--- WHAT IS REQUIRED ---
Please copy the lines below exactly, from the first one through the line showing "third_level, rotor_pinion_radius, rotor_pinion_teeth)".

--- GIVEN MATERIAL ---

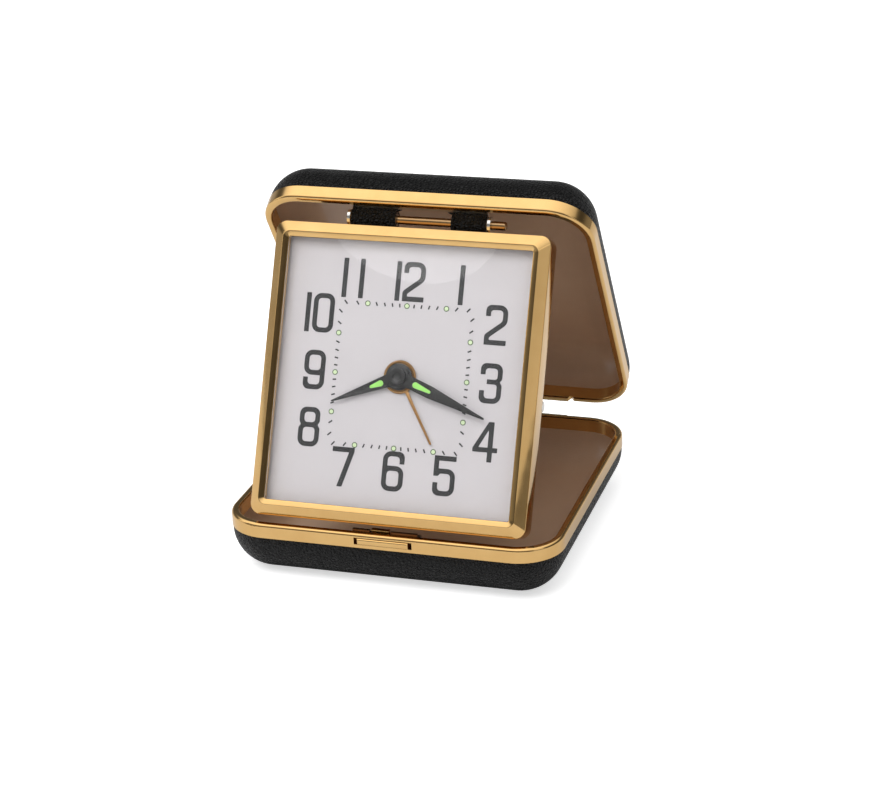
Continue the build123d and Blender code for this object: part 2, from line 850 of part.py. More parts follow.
def alarm_wheel():
    bore = hour_tube_radius + running_fit
    tube = arbor(0, 0, alarm_level - wheel_thickness, alarm_hand_level + hand_thickness, alarm_tube_radius)
    tube += gear(0, 0, alarm_level, alarm_wheel_radius, alarm_teeth)
    return tube - arbor(0, 0, alarm_level - 2 * wheel_thickness, cap_level, bore)


def third_wheel():
    stem = arbor(0, third_y, bridge_level - pivot_length, plate_back + pivot_length, pivot_radius)
    stem += gear(0, third_y, third_level, third_wheel_radius, third_wheel_teeth)
    return stem + gear(0, third_y, center_level, third_pinion_radius, third_pinion_teeth)


def rotor():
    stem = arbor(0, rotor_y, bridge_level - pivot_length, plate_back + pivot_length, pivot_radius)
    stem += arbor(0, rotor_y, rotor_level - rotor_length, rotor_level, rotor_radius)
    return stem + gear(0, rotor_y, third_level, rotor_pinion_radius, rotor_pinion_teeth)


def stator():
    level = rotor_level - rotor_length / 2 - stator_thickness / 2
    y = head_middle + rotor_y
    plate = block(-stator_length / 2, stator_length / 2, y - stator_width / 2, y + stator_width / 2,
                  level, level + stator_thickness)
    for side in (-1, 1):
        x0, x1 = sorted((side * stator_length / 2, side * (stator_length / 2 - coil_flange_radius)))
        plate += block(x0, x1, y, head_middle + coil_y + coil_core_radius, level, level + stator_thickness)
    return plate - arbor(0, rotor_y, level - overrun, level + 2 * overrun, rotor_radius + stator_gap)


def coil_level():
    return rotor_level - rotor_length / 2 + stator_thickness / 2 + coil_core_radius


def coil():
    y, z = head_middle + coil_y, coil_level()
    winding = bar_along_x(-coil_length / 2, coil_length / 2, y, z, coil_radius)
    for side in (-1, 1):
        x0, x1 = sorted((side * coil_length / 2, side * (coil_length / 2 - coil_flange_thickness)))
        winding += bar_along_x(x0, x1, y, z, coil_flange_radius)
    return winding - bar_along_x(-stator_length, stator_length, y, z, coil_core_radius)


def coil_core():
    half = stator_length / 2
    return bar_along_x(-half, half, head_middle + coil_y, coil_level(), coil_core_radius)


def circuit_board():
    board = block(-board_width / 2, board_width / 2, head_middle + bridge_bottom,
                  head_middle + bridge_bottom + board_height, board_level - board_thickness, board_level)
    for x in (motion_span, -alarm_span):
        board -= arbor(x, 0, board_level - 2 * board_thickness, board_level + overrun, shaft_radius + body_gap)
    return board


def board_chip():
    y = head_middle + third_y
    level = board_level - board_thickness
    half = chip_size / 2
    return block(-half, half, y - half, y + half, level - chip_height, level)


def crystal_can():
    level = board_level - board_thickness - crystal_can_radius
    return bar_along_x(-crystal_can_length / 2, crystal_can_length / 2, head_middle - chip_size, level,
                       crystal_can_radius)


# Rear case and controls
def rear_form(inset):
    form = slab(rear_width - 2 * inset, rear_height - 2 * inset, rear_corner - inset,
                rear_level + inset, back_level, head_middle)
    return fillet(form.faces().sort_by(Axis.Z)[0].edges(), rear_edge - inset)


def switch_slot():
    half = switch_travel / 2 + switch_knob_length / 2
    return block(switch_x - switch_slot_width / 2, switch_x + switch_slot_width / 2,
                 head_middle + switch_y - half, head_middle + switch_y + half,
                 rear_level - overrun, rear_inside + overrun)


def sound_holes():
    holes = [arbor(0, buzzer_height, rear_level - overrun, rear_inside + overrun, sound_hole_radius)]
    for k in range(sound_hole_count):
        angle = math.tau * k / sound_hole_count
        holes.append(arbor(sound_hole_ring * math.cos(angle), buzzer_height + sound_hole_ring * math.sin(angle),
                           rear_level - overrun, rear_inside + overrun, sound_hole_radius))
    return holes


def door_recess():
    y = head_middle + battery_y
    half = door_width / 2 + door_fit
    recess = block(-rear_width, door_length / 2 + door_fit, y - half, y + half,
                   rear_level - overrun, rear_level + door_thickness)
    return recess + block(-door_opening_length / 2, door_opening_length / 2, y - door_opening_width / 2,
                          y + door_opening_width / 2, rear_level - overrun, rear_inside + overrun)


def end_rib(distance, side):
    """A rib across the battery compartment that backs a contact."""
    x0, x1 = sorted((side * distance, side * (distance + compartment_rib)))
    y = head_middle + battery_y
    return block(x0, x1, y - contact_height / 2, y + battery_radius + body_gap, rear_inside, back_level)


def rear_case():
    inset = rear_wall
    flange_inset = 2 * (bezel_thickness + flange_fit)
    flange = slab(head_width - flange_inset, head_height - flange_inset, head_corner - bezel_thickness,
                  back_level, back_level + flange_thickness, head_middle)
    hollow = slab(rear_width - 2 * inset, rear_height - 2 * inset, rear_corner - inset,
                  rear_inside, back_level + flange_thickness + overrun, head_middle)
    case = rear_form(0) + flange - hollow
    rib_top = head_middle + battery_y + battery_radius + body_gap + compartment_rib
    case += block(-rear_width / 2 + inset, rear_width / 2 - inset, rib_top - compartment_rib, rib_top,
                  rear_inside, back_level)
    case += end_rib(battery_end + contact_thickness, 1)
    case += end_rib(battery_end + spring_length + contact_thickness, -1)
    for x, y in corner_places():
        head_top = rear_level + screw_head_height
        case += arbor(x, y, rear_inside, plate_back, boss_radius)
        case -= arbor(x, y, rear_level - overrun, plate_back + overrun, screw_radius + running_fit)
        case -= arbor(x, y, rear_level - overrun, head_top, screw_head_radius + running_fit)
    for x in (motion_span, -alarm_span):
        case -= arbor(x, 0, rear_level - overrun, rear_inside + overrun, shaft_radius + running_fit)
    for hole in sound_holes():
        case -= hole
    return case - switch_slot() - door_recess()


def case_screws():
    screws = []
    for x, y in corner_places():
        screw = arbor(x, y, rear_level + screw_head_height, plate_front - overrun / 2, screw_radius)
        screw += arbor(x, y, rear_level, rear_level + screw_head_height, screw_head_radius)
        slot = block(-screw_head_radius, screw_head_radius, -screw_slot_width / 2, screw_slot_width / 2,
                     rear_level - overrun, rear_level + screw_slot_depth)
        screw -= Pos(x, head_middle + y) * slot
        screws.append(screw)
    return Compound(screws)


def knob(x, radius):
    top = rear_level - body_gap
    return toothed_disc(x, head_middle, top - knob_height, top, radius, knob_teeth, knob_tooth_height)


def time_setter():
    """The knob, its shaft and the minute work that the shaft turns."""
    stem = arbor(motion_span, 0, rear_level - body_gap, motion_level, shaft_radius)
    stem += arbor(motion_span, 0, motion_level, plate_back + pivot_length, pivot_radius)
    stem += gear(motion_span, 0, motion_level, motion_wheel_radius, motion_wheel_teeth)
    return stem + gear(motion_span, 0, hour_level, motion_pinion_radius, motion_pinion_teeth)


def alarm_setter():
    stem = arbor(-alarm_span, 0, rear_level - body_gap, alarm_level, shaft_radius)
    stem += arbor(-alarm_span, 0, alarm_level, plate_back + pivot_length, pivot_radius)
    return stem + gear(-alarm_span, 0, alarm_level, alarm_pinion_radius, alarm_pinion_teeth)


def buzzer():
    return arbor(0, buzzer_height, rear_inside, rear_inside + buzzer_thickness, buzzer_radius)


def alarm_switch():
    """A slider on the rear wall, held by a flange inside it, shown at the end of its slot."""
    y = head_middle + switch_y - switch_travel / 2
    half = switch_knob_length / 2
    stem = switch_slot_width / 2 - running_fit
    knob_top = rear_level - body_gap / 2
    slider = block(switch_x - switch_knob_width / 2, switch_x + switch_knob_width / 2, y - half, y + half,
                   knob_top - switch_knob_height, knob_top)
    slider += block(switch_x - stem, switch_x + stem, y - half + body_gap / 2, y + half - body_gap / 2,
                    knob_top, rear_inside + body_gap / 2)
    slider += block(switch_x - switch_flange_width / 2, switch_x + switch_flange_width / 2, y - half, y + half,
                    rear_inside + body_gap / 2, rear_inside + body_gap / 2 + switch_flange_thickness)
    return slider


# Battery and its contacts
def battery():
    y = head_middle + battery_y
    left = -(battery_length + battery_nub_length) / 2
    cell = bar_along_x(left, left + battery_length, y, battery_z, battery_radius)
    cell += bar_along_x(left + battery_length, left + battery_length + battery_nub_length, y, battery_z,
                        battery_nub_radius)
    return cell


def contact_plate(x0, x1):
    y = head_middle + battery_y
    half = contact_height / 2
    return block(x0, x1, y - half, y + half, rear_inside, battery_z + half)


def plus_contact():
    return contact_plate(battery_end, battery_end + contact_thickness)


def minus_contact():
    x = -battery_end - spring_length
    return contact_plate(x - contact_thickness, x)


def contact_spring():
    helix = Helix(spring_length / spring_turns, spring_length - 2 * spring_wire_radius, spring_turn_radius)
    wire = Plane(origin=helix @ 0, z_dir=helix % 0) * Circle(spring_wire_radius)
    coil_form = sweep(wire, path=helix, is_frenet=True)
    place = Pos(-battery_end - spring_length + spring_wire_radius, head_middle + battery_y, battery_z)
    return place * Rot(0, 90, 0) * coil_form


def battery_door():
    y = head_middle + battery_y
    door = block(-door_length / 2, door_length / 2, y - door_width / 2, y + door_width / 2,
                 rear_level, rear_level + door_thickness - running_fit)
    for k in range(door_grip_count):
        x = door_length / 2 - (k + 2) * door_grip_pitch
        door -= block(x - door_grip_width, x, y - door_width / 4, y + door_width / 4,
                      rear_level - overrun, rear_level + door_grip_depth)
    return door


def write_case_half(side, place):
    write(side + "_cover", place(layer(cover_setback, cover_thickness)))
    write(side + "_pan", place(layer(cover_setback + cover_thickness, pan_thickness)))
    write(side + "_lining", place(layer(cover_setback + cover_thickness + pan_thickness, lining_thickness)))
    rim = case_rim()
    for bore in rivet_bores():
        rim -= bore
    if side == "base":
        rim -= bar_slot()
    else:
        rim -= catch_groove()
        for cut in rim_notches() + strap_bores(2 * shell_height - strap_rivet_z):
            rim -= cut
    write(side + "_rim", place(rim))
    write(side + "_hinge_rivets", Compound([place(r) for r in leaf_rivets()]))


def write_case():
    write_case_half("base", lambda shape: shape)
    write_case_half("lid", flip_to_lid)
    write("base_hinge_leaf", base_leaf())
    half = lid_knuckle_length / 2
    write("lid_hinge_leaf", flip_to_lid(hinge_leaf([(-half, half)])))
    write("hinge_pin", hinge_pin())
    write("latch_plate", latch_plate())
    write("push_bar", push_bar())
    write("latch_keeper", latch_keeper())
    write("latch_spring", latch_spring())
    write("strap_core", strap_core())
    write("strap_cover", strap_covers())
    write("strap_rivets", strap_rivets())


def write_clock_head():
    makers = {
        "hinge_rod": rod, "head_bracket": head_bracket, "bezel": bezel, "crystal": crystal, "dial": dial,
        "hour_hand": hour_hand, "minute_hand": minute_hand, "alarm_hand": alarm_hand, "hand_cap": hand_cap,
        "movement_plate": movement_plate, "train_bridge": train_bridge, "minute_arbor": minute_arbor,
        "hour_wheel": hour_wheel, "alarm_wheel": alarm_wheel, "third_wheel": third_wheel, "rotor": rotor,
        "stator": stator, "coil": coil, "coil_core": coil_core, "circuit_board": circuit_board,
        "board_chip": board_chip, "crystal_can": crystal_can, "rear_case": rear_case,
        "case_screws": case_screws, "time_setter": time_setter, "alarm_setter": alarm_setter,
        "buzzer": buzzer, "alarm_switch": alarm_switch, "battery": battery, "battery_door": battery_door,
        "plus_contact": plus_contact, "minus_contact": minus_contact, "contact_spring": contact_spring,
    }
    for name, maker in makers.items():
        write_head(name, maker())
    write_head("time_knob", knob(motion_span, time_knob_radius))
    write_head("alarm_knob", knob(-alarm_span, alarm_knob_radius))
    write_head("hour_lume", lume_insert(hour_lume_length, hour_hand_level, hour_hand_angle))
    write_head("minute_lume", lume_insert(minute_lume_length, minute_hand_level, minute_hand_angle))


os.makedirs("parts", exist_ok=True)
write_case()
write_clock_head()
print("lean", round(math.degrees(lean), 3), "rod", round(rod_y, 3), round(rod_z, 3))
print("head middle", round(head_middle, 3), "levels", round(ridge_level, 3), round(rear_level, 3))
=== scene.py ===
import json
import math

import bmesh
import bpy
from mathutils import Matrix, Vector


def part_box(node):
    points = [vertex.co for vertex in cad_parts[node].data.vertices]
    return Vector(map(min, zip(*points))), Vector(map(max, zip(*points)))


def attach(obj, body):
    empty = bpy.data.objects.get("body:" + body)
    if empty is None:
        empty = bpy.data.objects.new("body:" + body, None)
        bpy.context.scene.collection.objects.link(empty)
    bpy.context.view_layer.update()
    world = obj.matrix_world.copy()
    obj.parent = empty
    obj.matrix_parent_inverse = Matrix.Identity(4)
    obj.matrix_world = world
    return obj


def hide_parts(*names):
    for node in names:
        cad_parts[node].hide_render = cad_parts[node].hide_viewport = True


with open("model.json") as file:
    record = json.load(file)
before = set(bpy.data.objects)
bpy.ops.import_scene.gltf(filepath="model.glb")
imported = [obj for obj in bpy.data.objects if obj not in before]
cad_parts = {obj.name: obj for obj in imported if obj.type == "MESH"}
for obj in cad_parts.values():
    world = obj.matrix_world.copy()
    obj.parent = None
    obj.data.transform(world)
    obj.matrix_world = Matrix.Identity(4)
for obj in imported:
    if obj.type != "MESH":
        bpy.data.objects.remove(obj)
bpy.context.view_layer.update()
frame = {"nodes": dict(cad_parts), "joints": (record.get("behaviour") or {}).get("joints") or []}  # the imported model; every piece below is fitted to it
print("frame loaded:", len(frame["nodes"]), "nodes")

mm = 0.001


# Places in the clock head: x to the right, y up along the head, z out of the dial, in millimetres
def jointAxis(name):
    return next(Vector(joint["axis"]) for joint in frame["joints"] if joint["name"] == name)


def headMatrix():
    inward = jointAxis("minute_spin")
    low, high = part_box("hinge_rod")
    up = Vector((0, -inward.z, inward.y))
    turn = Matrix((Vector((1, 0, 0)), up, -inward)).transposed().to_4x4()
    rod = Vector((0, (low.y + high.y) / 2, (low.z + high.z) / 2))
    return Matrix.Translation(rod + up * headLayout["middle"] * mm) @ turn @ Matrix.Scale(mm, 4)


headLayout = {
    "middle": -36.37,       # the dial's middle below the rod
    "dialLevel": 4.2,       # the dial's face in front of the rod
    "edgeLevel": 7.0,       # the crystal's edge
    "ridgeLevel": 7.5,      # the bezel's highest line
    "footLevel": 5.6,       # where the outer facet meets the side
    "backLevel": 0.4,       # the bezel's rear edge
    "lipLevel": 5.4,
    "crystalWidth": 58.2,
    "crystalHeight": 60.8,
}
headPlace = headMatrix()


# Node trees
def addNode(tree, kind, inputs=None, **settings):
    node = tree.nodes.new(kind)
    for key, value in settings.items():
        setattr(node, key, value)
    for key, value in (inputs or {}).items():
        node.inputs[key].default_value = value
    return node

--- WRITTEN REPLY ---
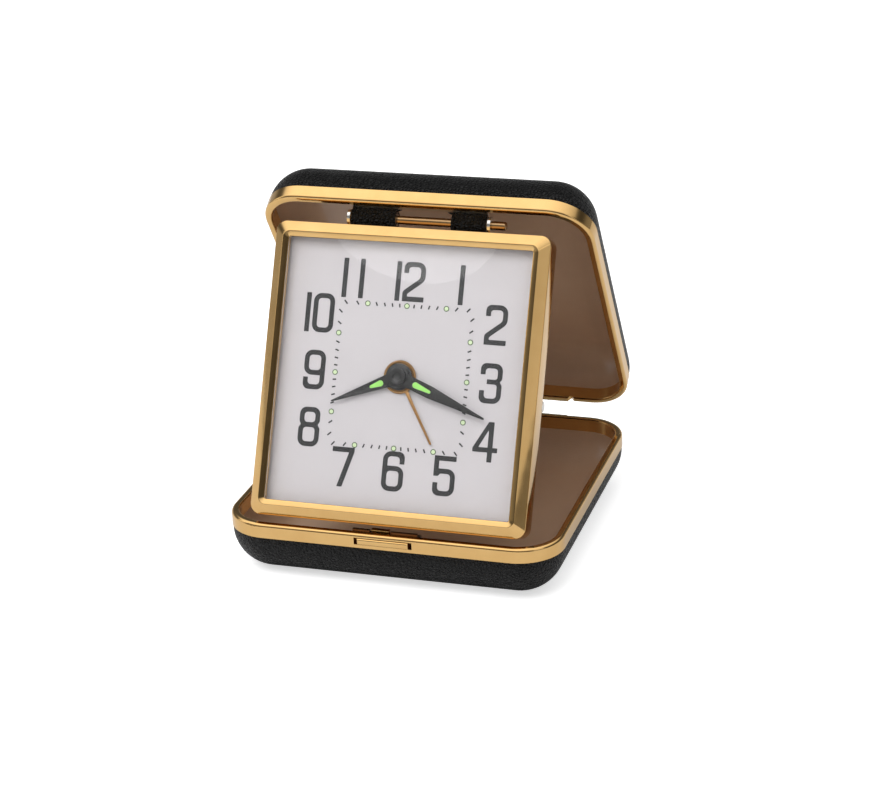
Continue the build123d and Blender code for this object: part 2, from line 850 of part.py. More parts follow.
def alarm_wheel():
    bore = hour_tube_radius + running_fit
    tube = arbor(0, 0, alarm_level - wheel_thickness, alarm_hand_level + hand_thickness, alarm_tube_radius)
    tube += gear(0, 0, alarm_level, alarm_wheel_radius, alarm_teeth)
    return tube - arbor(0, 0, alarm_level - 2 * wheel_thickness, cap_level, bore)


def third_wheel():
    stem = arbor(0, third_y, bridge_level - pivot_length, plate_back + pivot_length, pivot_radius)
    stem += gear(0, third_y, third_level, third_wheel_radius, third_wheel_teeth)
    return stem + gear(0, third_y, center_level, third_pinion_radius, third_pinion_teeth)


def rotor():
    stem = arbor(0, rotor_y, bridge_level - pivot_length, plate_back + pivot_length, pivot_radius)
    stem += arbor(0, rotor_y, rotor_level - rotor_length, rotor_level, rotor_radius)
    return stem + gear(0, rotor_y, third_level, rotor_pinion_radius, rotor_pinion_teeth)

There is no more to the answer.